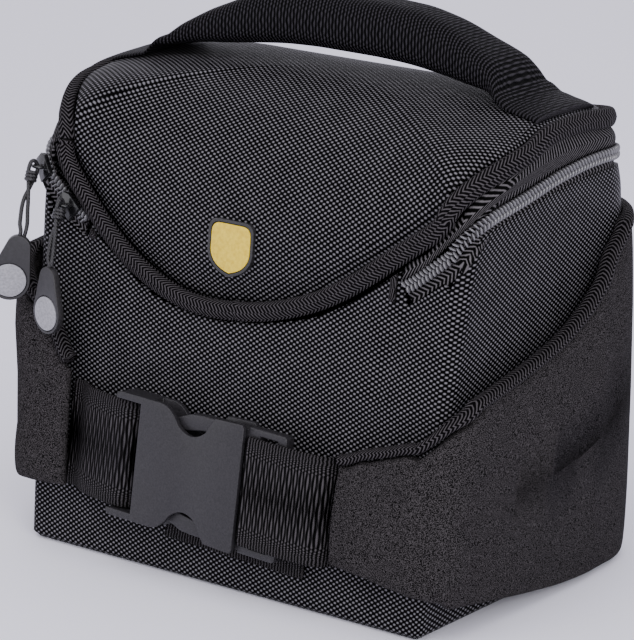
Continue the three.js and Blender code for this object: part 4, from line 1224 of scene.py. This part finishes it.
# The line of each cord, from inside the tab up through the slider's eye and back down into the tab.
cord_thickness = 1.8
cord_lines = {
    "upper": [
        (-104.2, -79.6, 136.6), (-103.6, -79.2, 139.0), (-104.9, -78.2, 141.8),
        (-106.1, -76.4, 144.4), (-107.3, -74.5, 146.8), (-108.3, -72.5, 149.3),
        (-109.1, -70.2, 151.6), (-109.6, -67.7, 153.6), (-110.1, -65.1, 155.7),
        (-110.5, -62.6, 157.8), (-110.8, -60.4, 160.2), (-110.7, -60.1, 163.4),
        (-111.3, -61.9, 165.7), (-112.0, -63.8, 163.2), (-111.9, -64.4, 160.0),
        (-110.8, -65.8, 157.2), (-109.5, -67.3, 154.6), (-108.2, -69.0, 152.0),
        (-106.9, -70.6, 149.4), (-105.7, -72.3, 146.8), (-104.3, -74.0, 144.3),
        (-103.0, -75.7, 141.8), (-102.1, -77.6, 139.3), (-102.7, -78.0, 136.9),
    ],
    "lower": [
        (-87.4, -79.5, 124.8), (-87.3, -79.4, 127.3), (-88.8, -78.5, 129.6),
        (-89.7, -77.0, 131.9), (-90.5, -75.3, 134.2), (-91.3, -73.6, 136.4),
        (-91.9, -71.6, 138.4), (-92.5, -69.4, 140.3), (-92.9, -67.2, 142.1),
        (-93.3, -65.0, 144.0), (-93.7, -63.1, 146.2), (-93.7, -62.8, 149.0),
        (-93.7, -64.0, 151.6), (-93.7, -66.2, 150.2), (-93.8, -66.9, 147.4),
        (-93.1, -68.0, 144.8), (-92.0, -69.5, 142.5), (-90.9, -71.0, 140.3),
        (-89.8, -72.6, 138.1), (-88.9, -74.2, 135.9), (-87.8, -75.9, 133.7),
        (-86.8, -77.5, 131.5), (-86.0, -79.1, 129.2), (-86.1, -79.2, 126.7),
    ],
}
knot_turns = 3
knot_strand = 0.85
knot_ring = 2.0
knot_pitch = 1.5


def doubled_cord(name, line):
    """One open spline through the points, with the cord's round section."""
    data = bpy.data.curves.new("pull_cord_braid_" + name, "CURVE")
    data.dimensions = "3D"
    data.bevel_depth = cord_thickness / 2 * MM
    data.bevel_resolution = 3
    data.resolution_u = 6
    data.use_fill_caps = True
    spline = data.splines.new("BEZIER")
    spline.bezier_points.add(len(line) - 1)
    for point, here in zip(spline.bezier_points, line):
        point.co = Vector(here) * MM
        point.handle_left_type = point.handle_right_type = "AUTO"
    data.materials.append(braid)
    made = bpy.data.objects.new("pull_cord_braid_" + name, data)
    bpy.context.scene.collection.objects.link(made)
    return made


def knot(name, line):
    """Turns of the cord wound round both strands below the eye."""
    bm = bmesh.new()
    high = line[len(line) * 2 // 5 + 3]
    other = min(line[: len(line) // 2 - 3], key=lambda here: abs(here[2] - high[2]))
    low = line[len(line) * 2 // 5 + 6]
    axis = (Vector(high) - Vector(low)).normalized()
    middle = (Vector(high) + Vector(other)) / 2
    across = axis.orthogonal().normalized()
    for turn in range(knot_turns):
        ring = bmesh.ops.create_circle(bm, cap_ends=False, segments=10, radius=knot_strand * MM)
        bmesh.ops.rotate(bm, verts=ring["verts"], matrix=Matrix.Rotation(math.pi / 2, 3, "X"))
        bmesh.ops.translate(bm, verts=ring["verts"], vec=(knot_ring * MM, 0, 0))
        edges = list({e for v in ring["verts"] for e in v.link_edges})
        bmesh.ops.spin(
            bm, geom=ring["verts"] + edges, cent=(0, 0, 0), axis=(0, 0, 1), angle=2 * math.pi,
            steps=20, use_merge=True,
        )
        level = middle - axis * (knot_pitch * turn)
        frame_of_turn = Matrix((across, axis.cross(across), axis)).transposed().to_4x4()
        frame_of_turn.translation = level * MM
        fresh = [v for v in bm.verts if not v.tag]
        bmesh.ops.transform(bm, matrix=frame_of_turn, verts=fresh)
        for vertex in fresh:
            vertex.tag = True
    bmesh.ops.remove_doubles(bm, verts=bm.verts[:], dist=2e-6)
    bmesh.ops.recalc_face_normals(bm, faces=bm.faces[:])
    return link_object("pull_knot_" + name, bm, braid)


for name in ("upper", "lower"):
    tab = eased_copy("pull_tab_rubber_" + name, "pull_tab_" + name, 0.7, soft_rubber)
    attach(tab, "root")
    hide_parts("pull_tab_" + name)
    disc = eased_copy("pull_disc_face_" + name, "pull_disc_" + name, 0.3, grey_disc)
    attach(disc, "root")
    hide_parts("pull_disc_" + name)
    line = cord_lines[name]
    cord = doubled_cord(name, line)
    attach(cord, "root")
    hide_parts("pull_cord_" + name)
    wound = knot(name, line)
    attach(wound, "root")

# Badge: a small moulded rubber shield fixed to the flap, with a raised black rim round a plain
# yellow face. Both are copies of the solids with their edges rounded.
yellow_rubber = moulded(
    "yellow_moulded_rubber", grit=700.0, dark="#c9a81c", pale="#dcbf34", roughness=0.45
)
badge_rim = eased_copy("badge_raised_rim", "badge_rim", 0.4, soft_rubber)
badge_face = eased_copy("badge_plain_face", "badge_face", 0.3, yellow_rubber)
for piece, node, slot in (
    (badge_rim, "badge_rim", "badge_rubber"), (badge_face, "badge_face", "badge_yellow"),
):
    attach(piece, "root")
    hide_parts(node)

Stated exercise -
Return the listing above word for word.

Reply -
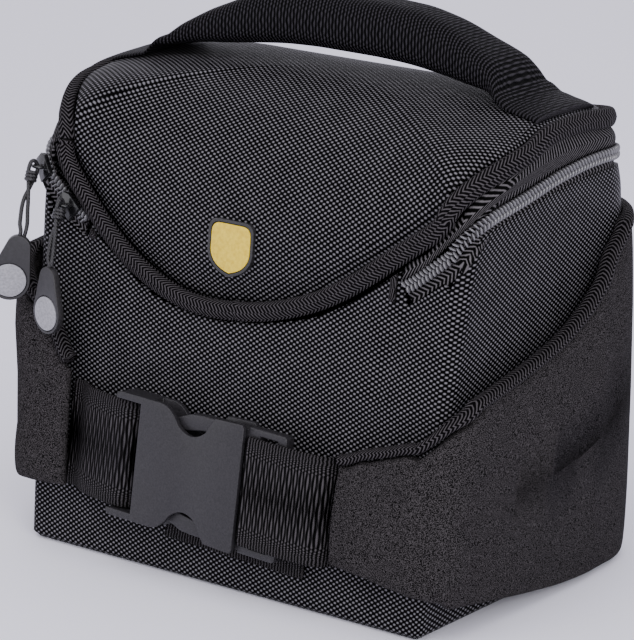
Continue the three.js and Blender code for this object: part 4, from line 1224 of scene.py. This part finishes it.
# The line of each cord, from inside the tab up through the slider's eye and back down into the tab.
cord_thickness = 1.8
cord_lines = {
    "upper": [
        (-104.2, -79.6, 136.6), (-103.6, -79.2, 139.0), (-104.9, -78.2, 141.8),
        (-106.1, -76.4, 144.4), (-107.3, -74.5, 146.8), (-108.3, -72.5, 149.3),
        (-109.1, -70.2, 151.6), (-109.6, -67.7, 153.6), (-110.1, -65.1, 155.7),
        (-110.5, -62.6, 157.8), (-110.8, -60.4, 160.2), (-110.7, -60.1, 163.4),
        (-111.3, -61.9, 165.7), (-112.0, -63.8, 163.2), (-111.9, -64.4, 160.0),
        (-110.8, -65.8, 157.2), (-109.5, -67.3, 154.6), (-108.2, -69.0, 152.0),
        (-106.9, -70.6, 149.4), (-105.7, -72.3, 146.8), (-104.3, -74.0, 144.3),
        (-103.0, -75.7, 141.8), (-102.1, -77.6, 139.3), (-102.7, -78.0, 136.9),
    ],
    "lower": [
        (-87.4, -79.5, 124.8), (-87.3, -79.4, 127.3), (-88.8, -78.5, 129.6),
        (-89.7, -77.0, 131.9), (-90.5, -75.3, 134.2), (-91.3, -73.6, 136.4),
        (-91.9, -71.6, 138.4), (-92.5, -69.4, 140.3), (-92.9, -67.2, 142.1),
        (-93.3, -65.0, 144.0), (-93.7, -63.1, 146.2), (-93.7, -62.8, 149.0),
        (-93.7, -64.0, 151.6), (-93.7, -66.2, 150.2), (-93.8, -66.9, 147.4),
        (-93.1, -68.0, 144.8), (-92.0, -69.5, 142.5), (-90.9, -71.0, 140.3),
        (-89.8, -72.6, 138.1), (-88.9, -74.2, 135.9), (-87.8, -75.9, 133.7),
        (-86.8, -77.5, 131.5), (-86.0, -79.1, 129.2), (-86.1, -79.2, 126.7),
    ],
}
knot_turns = 3
knot_strand = 0.85
knot_ring = 2.0
knot_pitch = 1.5


def doubled_cord(name, line):
    """One open spline through the points, with the cord's round section."""
    data = bpy.data.curves.new("pull_cord_braid_" + name, "CURVE")
    data.dimensions = "3D"
    data.bevel_depth = cord_thickness / 2 * MM
    data.bevel_resolution = 3
    data.resolution_u = 6
    data.use_fill_caps = True
    spline = data.splines.new("BEZIER")
    spline.bezier_points.add(len(line) - 1)
    for point, here in zip(spline.bezier_points, line):
        point.co = Vector(here) * MM
        point.handle_left_type = point.handle_right_type = "AUTO"
    data.materials.append(braid)
    made = bpy.data.objects.new("pull_cord_braid_" + name, data)
    bpy.context.scene.collection.objects.link(made)
    return made


def knot(name, line):
    """Turns of the cord wound round both strands below the eye."""
    bm = bmesh.new()
    high = line[len(line) * 2 // 5 + 3]
    other = min(line[: len(line) // 2 - 3], key=lambda here: abs(here[2] - high[2]))
    low = line[len(line) * 2 // 5 + 6]
    axis = (Vector(high) - Vector(low)).normalized()
    middle = (Vector(high) + Vector(other)) / 2
    across = axis.orthogonal().normalized()
    for turn in range(knot_turns):
        ring = bmesh.ops.create_circle(bm, cap_ends=False, segments=10, radius=knot_strand * MM)
        bmesh.ops.rotate(bm, verts=ring["verts"], matrix=Matrix.Rotation(math.pi / 2, 3, "X"))
        bmesh.ops.translate(bm, verts=ring["verts"], vec=(knot_ring * MM, 0, 0))
        edges = list({e for v in ring["verts"] for e in v.link_edges})
        bmesh.ops.spin(
            bm, geom=ring["verts"] + edges, cent=(0, 0, 0), axis=(0, 0, 1), angle=2 * math.pi,
            steps=20, use_merge=True,
        )
        level = middle - axis * (knot_pitch * turn)
        frame_of_turn = Matrix((across, axis.cross(across), axis)).transposed().to_4x4()
        frame_of_turn.translation = level * MM
        fresh = [v for v in bm.verts if not v.tag]
        bmesh.ops.transform(bm, matrix=frame_of_turn, verts=fresh)
        for vertex in fresh:
            vertex.tag = True
    bmesh.ops.remove_doubles(bm, verts=bm.verts[:], dist=2e-6)
    bmesh.ops.recalc_face_normals(bm, faces=bm.faces[:])
    return link_object("pull_knot_" + name, bm, braid)


for name in ("upper", "lower"):
    tab = eased_copy("pull_tab_rubber_" + name, "pull_tab_" + name, 0.7, soft_rubber)
    attach(tab, "root")
    hide_parts("pull_tab_" + name)
    disc = eased_copy("pull_disc_face_" + name, "pull_disc_" + name, 0.3, grey_disc)
    attach(disc, "root")
    hide_parts("pull_disc_" + name)
    line = cord_lines[name]
    cord = doubled_cord(name, line)
    attach(cord, "root")
    hide_parts("pull_cord_" + name)
    wound = knot(name, line)
    attach(wound, "root")

# Badge: a small moulded rubber shield fixed to the flap, with a raised black rim round a plain
# yellow face. Both are copies of the solids with their edges rounded.
yellow_rubber = moulded(
    "yellow_moulded_rubber", grit=700.0, dark="#c9a81c", pale="#dcbf34", roughness=0.45
)
badge_rim = eased_copy("badge_raised_rim", "badge_rim", 0.4, soft_rubber)
badge_face = eased_copy("badge_plain_face", "badge_face", 0.3, yellow_rubber)
for piece, node, slot in (
    (badge_rim, "badge_rim", "badge_rubber"), (badge_face, "badge_face", "badge_yellow"),
):
    attach(piece, "root")
    hide_parts(node)